» **Objective**
Reproduce the listing below without any change.

» **Source excerpt**
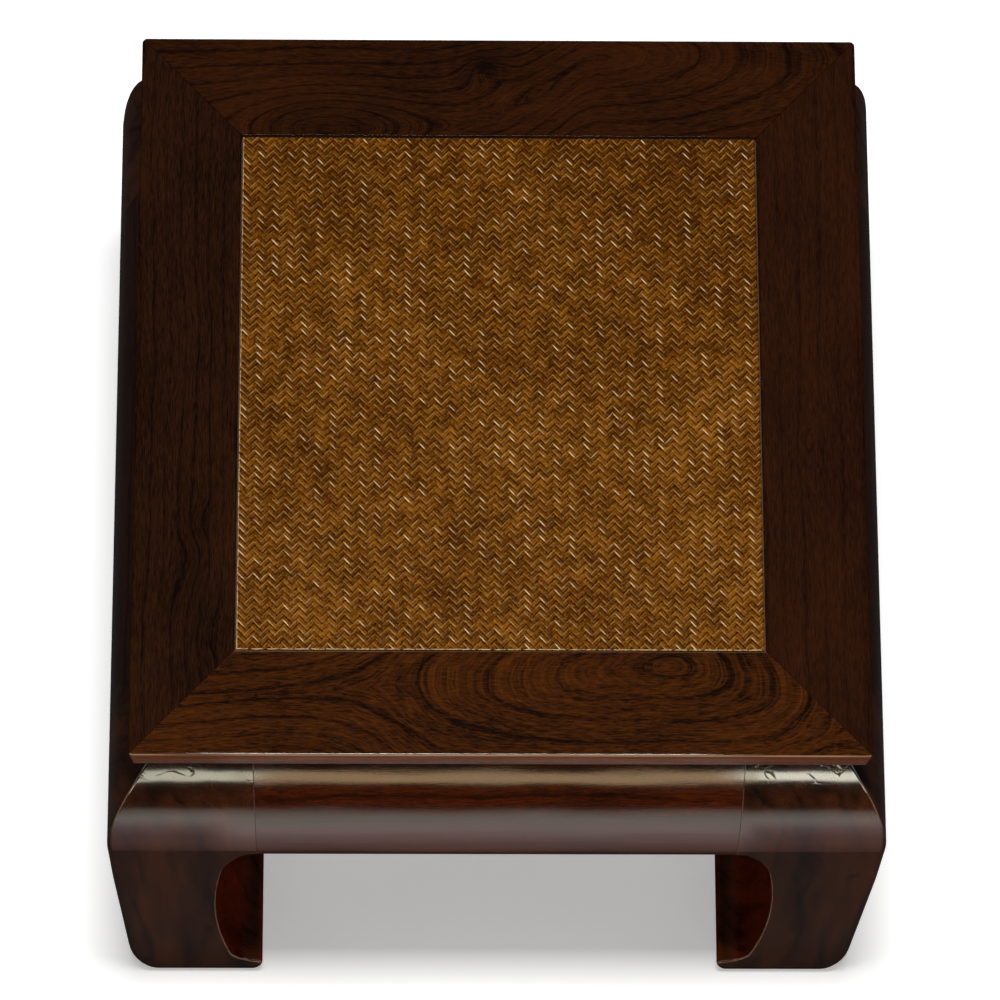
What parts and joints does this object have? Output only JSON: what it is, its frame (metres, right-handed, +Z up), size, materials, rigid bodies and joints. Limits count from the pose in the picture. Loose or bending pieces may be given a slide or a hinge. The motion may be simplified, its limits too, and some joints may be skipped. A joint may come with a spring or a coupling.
{
  "type": "lamp table",
  "caption": "Low waisted lamp table in dark wood: mitred top frame with a woven rattan panel, bulging aprons and drum legs whose feet curl inward.",
  "frame": {"origin": "on the floor, under the middle of the top", "axes": "+Z up, +X to the right and +Y to the back as seen from the front"},
  "size_m": [0.6068, 0.6338, 0.559],
  "materials": {
    "top_wood": "dark brown stained elm, glossy lacquer, figure along each rail",
    "apron_wood": "dark brown stained elm, glossy lacquer",
    "leg_wood": "dark brown stained elm, glossy lacquer, fine checks at the shoulders",
    "inner_wood": "plain sawn wood, unfinished",
    "pin_wood": "turned hardwood, unfinished",
    "rattan": "golden brown split cane, lacquered, woven in a herringbone twill",
    "screw_steel": "zinc plated steel"
  },
  "bodies": {
    "root": {"top_rail_front": "top_wood", "top_rail_back": "top_wood", "top_rail_left": "top_wood", "top_rail_right": "top_wood", "rattan_mat": "rattan", "mat_board": "inner_wood", "batten_left": "inner_wood", "batten_right": "inner_wood", "apron_front": "apron_wood", "apron_back": "apron_wood", "apron_left": "apron_wood", "apron_right": "apron_wood", "waist_front": "apron_wood", "waist_back": "apron_wood", "waist_left": "apron_wood", "waist_right": "apron_wood", "leg_front_left": "leg_wood", "leg_front_right": "leg_wood", "leg_back_left": "leg_wood", "leg_back_right": "leg_wood", "corner_brace_front_left": "inner_wood", "corner_brace_front_right": "inner_wood", "corner_brace_back_left": "inner_wood", "corner_brace_back_right": "inner_wood", "brace_screws": "screw_steel", "top_screws": "screw_steel", "mitre_pins": "pin_wood"}
  },
  "joints": []
}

» **Solved exercise**
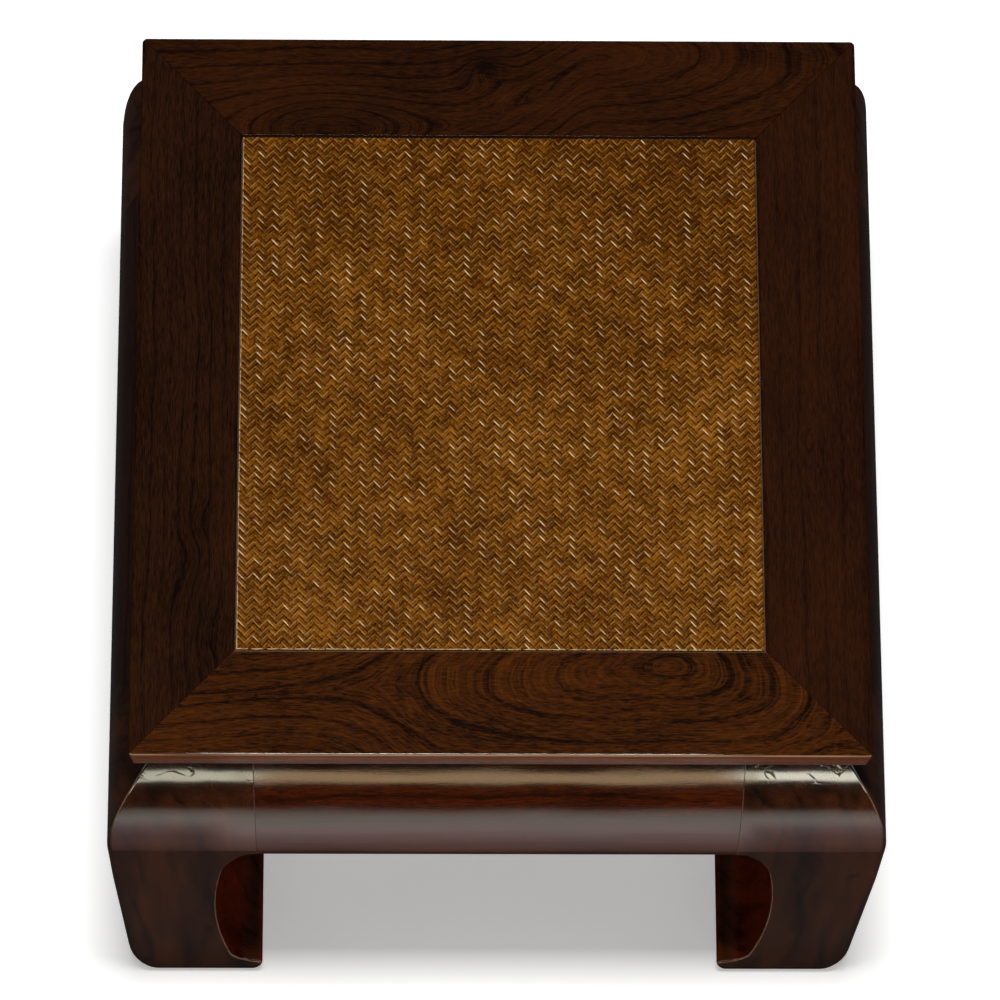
What parts and joints does this object have? Output only JSON: what it is, its frame (metres, right-handed, +Z up), size, materials, rigid bodies and joints. Limits count from the pose in the picture. Loose or bending pieces may be given a slide or a hinge. The motion may be simplified, its limits too, and some joints may be skipped. A joint may come with a spring or a coupling.
{
  "type": "lamp table",
  "caption": "Low waisted lamp table in dark wood: mitred top frame with a woven rattan panel, bulging aprons and drum legs whose feet curl inward.",
  "frame": {"origin": "on the floor, under the middle of the top", "axes": "+Z up, +X to the right and +Y to the back as seen from the front"},
  "size_m": [0.6068, 0.6338, 0.559],
  "materials": {
    "top_wood": "dark brown stained elm, glossy lacquer, figure along each rail",
    "apron_wood": "dark brown stained elm, glossy lacquer",
    "leg_wood": "dark brown stained elm, glossy lacquer, fine checks at the shoulders",
    "inner_wood": "plain sawn wood, unfinished",
    "pin_wood": "turned hardwood, unfinished",
    "rattan": "golden brown split cane, lacquered, woven in a herringbone twill",
    "screw_steel": "zinc plated steel"
  },
  "bodies": {
    "root": {"top_rail_front": "top_wood", "top_rail_back": "top_wood", "top_rail_left": "top_wood", "top_rail_right": "top_wood", "rattan_mat": "rattan", "mat_board": "inner_wood", "batten_left": "inner_wood", "batten_right": "inner_wood", "apron_front": "apron_wood", "apron_back": "apron_wood", "apron_left": "apron_wood", "apron_right": "apron_wood", "waist_front": "apron_wood", "waist_back": "apron_wood", "waist_left": "apron_wood", "waist_right": "apron_wood", "leg_front_left": "leg_wood", "leg_front_right": "leg_wood", "leg_back_left": "leg_wood", "leg_back_right": "leg_wood", "corner_brace_front_left": "inner_wood", "corner_brace_front_right": "inner_wood", "corner_brace_back_left": "inner_wood", "corner_brace_back_right": "inner_wood", "brace_screws": "screw_steel", "top_screws": "screw_steel", "mitre_pins": "pin_wood"}
  },
  "joints": []
}